Task directions >>
Where a line holds the word "imported", copy that line.

==== Source excerpt ====

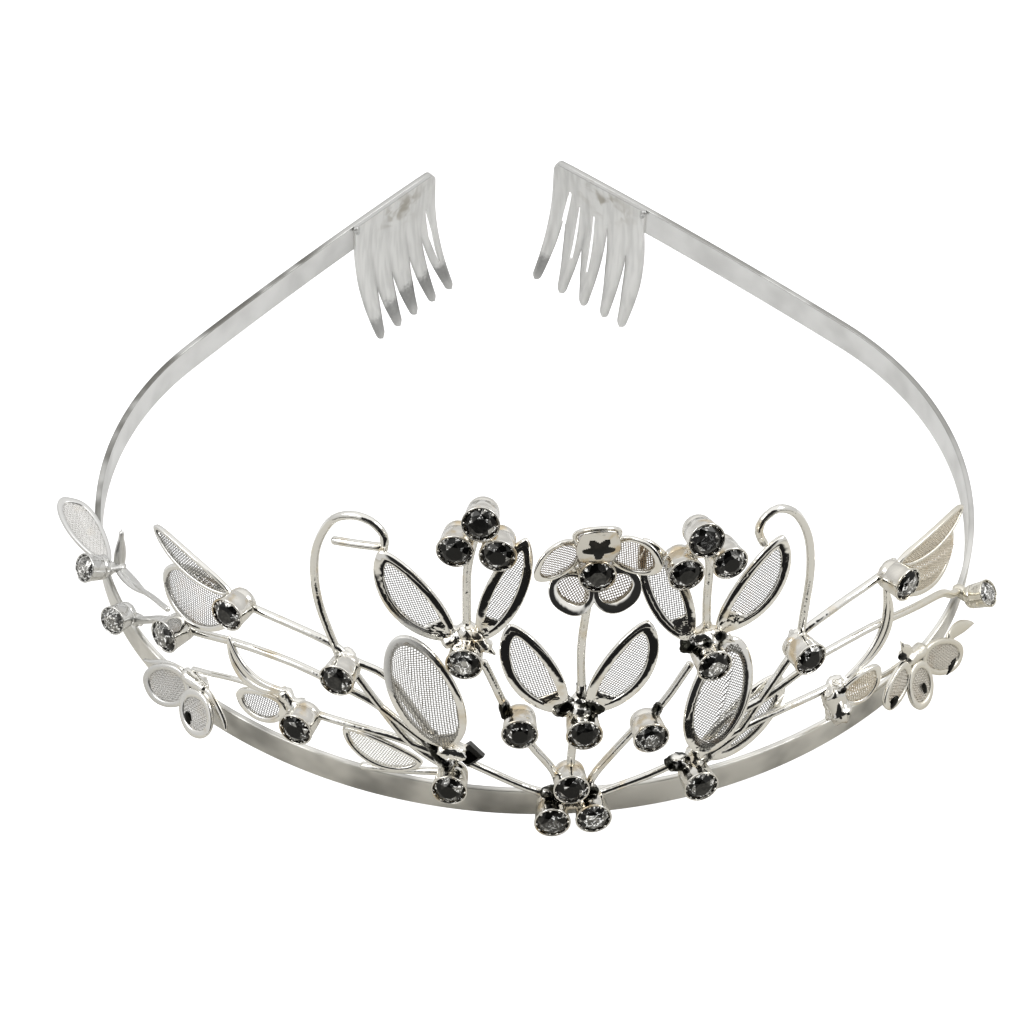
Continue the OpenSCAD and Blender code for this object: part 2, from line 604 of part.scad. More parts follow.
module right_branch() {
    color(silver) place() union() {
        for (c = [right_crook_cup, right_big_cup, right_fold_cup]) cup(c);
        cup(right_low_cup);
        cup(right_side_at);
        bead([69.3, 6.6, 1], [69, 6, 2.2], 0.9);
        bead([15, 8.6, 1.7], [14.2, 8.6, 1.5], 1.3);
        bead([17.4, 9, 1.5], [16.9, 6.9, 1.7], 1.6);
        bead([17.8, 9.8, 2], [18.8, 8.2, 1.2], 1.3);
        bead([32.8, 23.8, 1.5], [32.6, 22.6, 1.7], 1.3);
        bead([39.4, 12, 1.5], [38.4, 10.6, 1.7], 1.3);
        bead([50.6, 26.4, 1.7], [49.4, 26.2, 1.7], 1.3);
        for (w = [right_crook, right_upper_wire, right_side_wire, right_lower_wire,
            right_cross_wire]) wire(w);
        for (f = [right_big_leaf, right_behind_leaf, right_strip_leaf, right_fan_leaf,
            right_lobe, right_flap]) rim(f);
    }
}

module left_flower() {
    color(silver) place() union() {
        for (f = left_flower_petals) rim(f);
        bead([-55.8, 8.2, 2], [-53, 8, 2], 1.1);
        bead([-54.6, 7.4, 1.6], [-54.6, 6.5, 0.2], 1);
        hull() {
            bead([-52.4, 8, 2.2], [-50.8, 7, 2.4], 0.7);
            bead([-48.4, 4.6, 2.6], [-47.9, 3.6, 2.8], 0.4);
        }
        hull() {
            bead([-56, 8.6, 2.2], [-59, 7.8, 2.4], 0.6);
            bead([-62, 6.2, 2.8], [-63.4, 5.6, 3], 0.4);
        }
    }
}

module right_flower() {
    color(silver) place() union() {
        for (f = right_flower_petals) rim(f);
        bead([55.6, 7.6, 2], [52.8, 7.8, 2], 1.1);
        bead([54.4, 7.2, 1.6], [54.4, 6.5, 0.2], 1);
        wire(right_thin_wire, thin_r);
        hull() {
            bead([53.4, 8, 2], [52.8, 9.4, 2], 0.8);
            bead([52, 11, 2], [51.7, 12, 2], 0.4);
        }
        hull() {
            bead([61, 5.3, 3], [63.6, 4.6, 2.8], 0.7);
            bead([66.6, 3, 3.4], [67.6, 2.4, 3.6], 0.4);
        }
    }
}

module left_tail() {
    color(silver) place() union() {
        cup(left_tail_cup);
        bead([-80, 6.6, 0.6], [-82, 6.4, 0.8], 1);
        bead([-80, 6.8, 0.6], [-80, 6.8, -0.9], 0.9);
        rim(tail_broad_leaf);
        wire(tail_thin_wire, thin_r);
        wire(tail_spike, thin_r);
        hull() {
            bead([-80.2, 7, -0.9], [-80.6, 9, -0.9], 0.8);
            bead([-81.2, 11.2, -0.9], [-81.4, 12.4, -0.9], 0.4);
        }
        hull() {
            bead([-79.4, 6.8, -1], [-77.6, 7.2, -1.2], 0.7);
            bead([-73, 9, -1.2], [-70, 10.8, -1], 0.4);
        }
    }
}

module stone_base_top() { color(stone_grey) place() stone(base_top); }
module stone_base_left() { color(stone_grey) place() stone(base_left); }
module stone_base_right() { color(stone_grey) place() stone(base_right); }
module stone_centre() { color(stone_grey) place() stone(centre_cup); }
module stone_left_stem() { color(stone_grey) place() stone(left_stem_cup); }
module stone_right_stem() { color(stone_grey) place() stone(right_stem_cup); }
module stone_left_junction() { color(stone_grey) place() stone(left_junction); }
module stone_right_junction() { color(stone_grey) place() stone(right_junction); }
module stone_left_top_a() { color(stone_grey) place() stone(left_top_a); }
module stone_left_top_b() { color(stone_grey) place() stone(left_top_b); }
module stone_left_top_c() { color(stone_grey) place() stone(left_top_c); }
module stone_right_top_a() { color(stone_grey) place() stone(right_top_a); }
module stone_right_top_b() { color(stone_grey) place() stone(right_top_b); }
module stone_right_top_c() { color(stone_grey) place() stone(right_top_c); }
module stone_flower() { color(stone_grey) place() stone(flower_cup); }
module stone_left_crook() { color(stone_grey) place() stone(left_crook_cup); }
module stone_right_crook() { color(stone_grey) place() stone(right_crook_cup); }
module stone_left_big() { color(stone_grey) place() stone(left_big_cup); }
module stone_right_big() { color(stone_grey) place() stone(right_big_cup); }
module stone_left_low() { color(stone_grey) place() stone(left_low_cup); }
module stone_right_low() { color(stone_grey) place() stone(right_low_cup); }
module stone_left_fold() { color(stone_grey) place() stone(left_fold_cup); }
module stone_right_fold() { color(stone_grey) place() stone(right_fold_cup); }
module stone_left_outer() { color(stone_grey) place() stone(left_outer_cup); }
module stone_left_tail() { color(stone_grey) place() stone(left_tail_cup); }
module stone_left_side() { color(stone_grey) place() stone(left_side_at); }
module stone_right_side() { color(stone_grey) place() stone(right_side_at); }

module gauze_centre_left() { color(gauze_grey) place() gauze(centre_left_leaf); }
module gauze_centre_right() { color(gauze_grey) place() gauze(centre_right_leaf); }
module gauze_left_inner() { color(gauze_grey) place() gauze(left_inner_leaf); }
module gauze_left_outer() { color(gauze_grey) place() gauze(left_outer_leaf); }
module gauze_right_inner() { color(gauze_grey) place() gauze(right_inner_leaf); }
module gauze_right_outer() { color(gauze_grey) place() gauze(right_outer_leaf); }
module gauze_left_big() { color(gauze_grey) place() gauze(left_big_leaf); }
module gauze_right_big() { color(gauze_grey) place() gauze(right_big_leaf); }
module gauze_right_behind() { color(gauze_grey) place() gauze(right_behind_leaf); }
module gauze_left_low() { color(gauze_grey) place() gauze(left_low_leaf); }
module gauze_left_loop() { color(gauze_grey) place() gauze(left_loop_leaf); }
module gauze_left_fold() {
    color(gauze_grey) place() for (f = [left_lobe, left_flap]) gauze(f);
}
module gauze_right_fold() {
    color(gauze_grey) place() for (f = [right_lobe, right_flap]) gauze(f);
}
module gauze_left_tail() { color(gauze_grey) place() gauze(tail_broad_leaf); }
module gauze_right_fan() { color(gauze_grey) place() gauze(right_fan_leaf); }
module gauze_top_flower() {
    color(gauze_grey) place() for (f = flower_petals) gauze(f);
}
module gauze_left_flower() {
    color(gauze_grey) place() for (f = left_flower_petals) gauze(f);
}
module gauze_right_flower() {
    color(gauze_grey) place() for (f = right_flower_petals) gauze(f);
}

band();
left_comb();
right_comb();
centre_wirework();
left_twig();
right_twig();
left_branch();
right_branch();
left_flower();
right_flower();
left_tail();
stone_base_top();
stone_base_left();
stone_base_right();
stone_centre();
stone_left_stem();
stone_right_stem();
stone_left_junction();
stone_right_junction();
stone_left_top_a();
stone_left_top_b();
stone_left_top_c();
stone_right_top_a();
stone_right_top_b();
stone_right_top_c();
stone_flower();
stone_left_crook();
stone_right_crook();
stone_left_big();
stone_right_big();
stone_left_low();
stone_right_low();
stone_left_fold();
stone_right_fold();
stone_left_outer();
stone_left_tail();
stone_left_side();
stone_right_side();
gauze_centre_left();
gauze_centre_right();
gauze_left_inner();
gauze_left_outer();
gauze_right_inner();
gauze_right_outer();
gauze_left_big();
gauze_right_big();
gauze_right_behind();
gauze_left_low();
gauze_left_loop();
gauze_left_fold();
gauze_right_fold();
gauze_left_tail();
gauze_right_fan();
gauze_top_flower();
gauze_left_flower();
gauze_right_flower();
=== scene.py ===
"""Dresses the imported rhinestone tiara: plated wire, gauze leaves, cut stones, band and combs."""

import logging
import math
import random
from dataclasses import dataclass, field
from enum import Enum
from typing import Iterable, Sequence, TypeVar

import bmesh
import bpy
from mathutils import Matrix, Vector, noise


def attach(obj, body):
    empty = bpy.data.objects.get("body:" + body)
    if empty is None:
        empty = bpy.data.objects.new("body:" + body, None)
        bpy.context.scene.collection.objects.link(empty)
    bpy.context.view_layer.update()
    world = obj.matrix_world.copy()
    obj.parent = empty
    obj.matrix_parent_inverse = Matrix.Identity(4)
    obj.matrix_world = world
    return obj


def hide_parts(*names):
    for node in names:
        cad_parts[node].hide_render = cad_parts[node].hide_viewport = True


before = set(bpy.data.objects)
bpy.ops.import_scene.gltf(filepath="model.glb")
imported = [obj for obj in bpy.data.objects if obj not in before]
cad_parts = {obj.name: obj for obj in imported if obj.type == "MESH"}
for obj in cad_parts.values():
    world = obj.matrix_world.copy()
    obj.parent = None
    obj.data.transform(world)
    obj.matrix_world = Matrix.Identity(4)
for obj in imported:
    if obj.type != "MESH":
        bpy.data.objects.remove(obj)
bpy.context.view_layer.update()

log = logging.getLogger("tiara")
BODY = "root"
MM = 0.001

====

Answer to the exercise >>
"""Dresses the imported rhinestone tiara: plated wire, gauze leaves, cut stones, band and combs."""
imported = [obj for obj in bpy.data.objects if obj not in before]
cad_parts = {obj.name: obj for obj in imported if obj.type == "MESH"}
for obj in imported:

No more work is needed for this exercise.